In a note today, CGS-CIMB analyst Mohd Shanaz Noor Azam raised his earnings per share (EPS) forecasts for the group for FY21-23 by 2%-14%, thanks to higher radio frequency (RF) content underpinned by rising 5G smartphone penetration.

“Industry research group Gartner expects 5G smartphone penetration to increase from 15% in 2020 to 35% in 2021, driven by new 5G network roll-outs in China and emerging markets.

“We gathered that the group is preparing to ramp up assembly and test production capacity for RF chips for new flagship 5G smartphones slated to launch in 2HCY21 (the second half of calendar year 2021), which is expected to start in June 2021.

“Meanwhile, the group has not experienced a material impact on its RF division amid the ongoing wafer shortage; the group indicated that production deliveries remained on schedule,” he said.

According to Mohd Shanaz, investors now have an opportunity to buy more Inari shares since it has fallen about 19% from its year-to-date (YTD) high in early March, in tandem with the KLTEC Index which dropped by 16%.

“Hence, we see the pullback in its share price as a good opportunity to accumulate the stock given the growth in RF content in 5G mobile devices.

“We reiterate our ‘add’ rating on the stock, with an unchanged TP (target price) of RM3.90, despite us lowering our target multiple to 31 times 2022 price-earnings (P/E), +0.5 standard deviation from its three-year mean from 35 times (+1 standard deviation) in view of weaker sentiment in the global tech sector,” he said.

RHB’s Lee Meng Horng, meanwhile, noted that an improvement in the group’s optoelectronic segment performance and contribution from new customers’ onboarding may fuel near-term growth.

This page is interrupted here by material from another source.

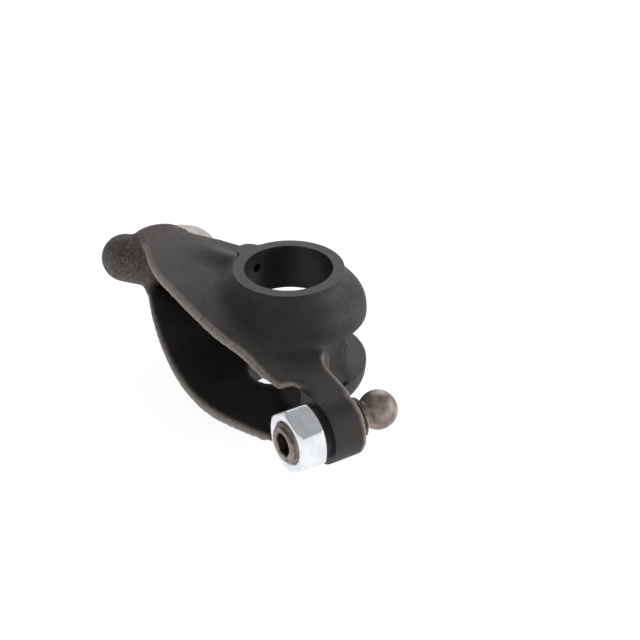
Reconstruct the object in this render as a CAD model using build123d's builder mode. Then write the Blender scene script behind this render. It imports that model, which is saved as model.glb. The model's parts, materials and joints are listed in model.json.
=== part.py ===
"""Roller rocker arm with a ball-ended adjusting screw.

Millimetres. The rocker shaft runs along Z, and the origin is on the shaft's axis, midway between
the two machined ring faces. +X points to the adjusting screw and +Y to the side that works: the
ball sits in its push rod's cup there, and the roller presses on the valve gear.

The body is one casting: two thin side walls, bowed apart like the sides of a canoe, that meet in
a round nose at one end and in the screw's boss at the other. It is open towards -Y.
"""

import os
from math import cos, pi, radians, sin, sqrt, tan

from build123d import *

# ---- shaft hub ---------------------------------------------------------------------------
bore_diameter = 22.0
relief_diameter = 23.0  # the bore is cored out between its two bearings
ring_diameter = 27.6
ring_land = 0.7  # height of the turned land under each ring face
hub_width = 38.2
barrel_swell = 2.2  # how far the barrel has spread at its knee
barrel_knee = 0.66  # height of the knee, as a share of the barrel
barrel_shoulder = 0.43
shoulder_inset = 1.1
flange_diameter = 38.8
flange_gap = 14.0
gap_reach = 26.0  # how far from the shaft's axis the gap is cleared, away from the screw
gap_edge = 3.0  # where the gap ends, beside the web
gap_turn = -158.0  # direction of its other end, from +X
hollow_radius = 34.0  # hollow for the push rod, between the flanges
hollow_centre = (25.4, 40.8)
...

“Besides, the recent proposed private placement of up to 10% of the total number of issued shares alluded to a potential imminent sizeable and accretive M&A (merger and acquisition) to expand vertically, which may further propel mid-term growth potential of the company inorganically,” he added.

In tandem with his earnings forecast upgrades of 9%-14% fo FY21-23, thanks to the RF business’ better margins and a lower effective tax rate, Lee raised his TP to RM4.33 from RM4 prior, representing 40 times FY22 P/E or three standard deviations from its five-year mean.

“Inari continues to be our sector top pick as it stands to benefit from mid-term structural growth of the 5G story and growing demand for semiconductor chips,” he said, while maintaining his “buy” call on the stock.

Meanwhile, Hong Leong Investment Bank (HLIB) Research analyst Tan J Young adjusted his FY21 core profit after tax and minority interests (PATAMI) forecast upwards by 3%, while retaining his FY22-23 forecasts.

However, he trimmed his TP to RM3.81 from RM3.88 to account for dilution from its employee share option scheme (ESOS) despite retaining his “buy” rating.

“Our TP is pegged at unchanged 35 times CY22 FD EPS. We strongly believe that the iPhone 12 super cycle is likely to boost Inari back to its glory days, while its opto division is expected to improve with more customer diversification and partnerships,” he said.

To recap, Inari’s net profit for 3QFY21 jumped 33.72% to RM81.95 million, from RM35.06 million a year earlier, on a higher revenue and recognition of deferred tax assets.

The semiconductor maker said quarterly revenue increased 41.38% to RM342.93 million, from RM242.57 million previously, largely due to a higher contribution from its RF business segment.

The group declared a third interim dividend of 2.2 sen per share, and a special dividend of 1.8 sen per share, to be paid on July 8.

At 9.58am, Inari was seven sen or 2.33% higher at RM3.07, with a market capitalisation of RM10.03 billion.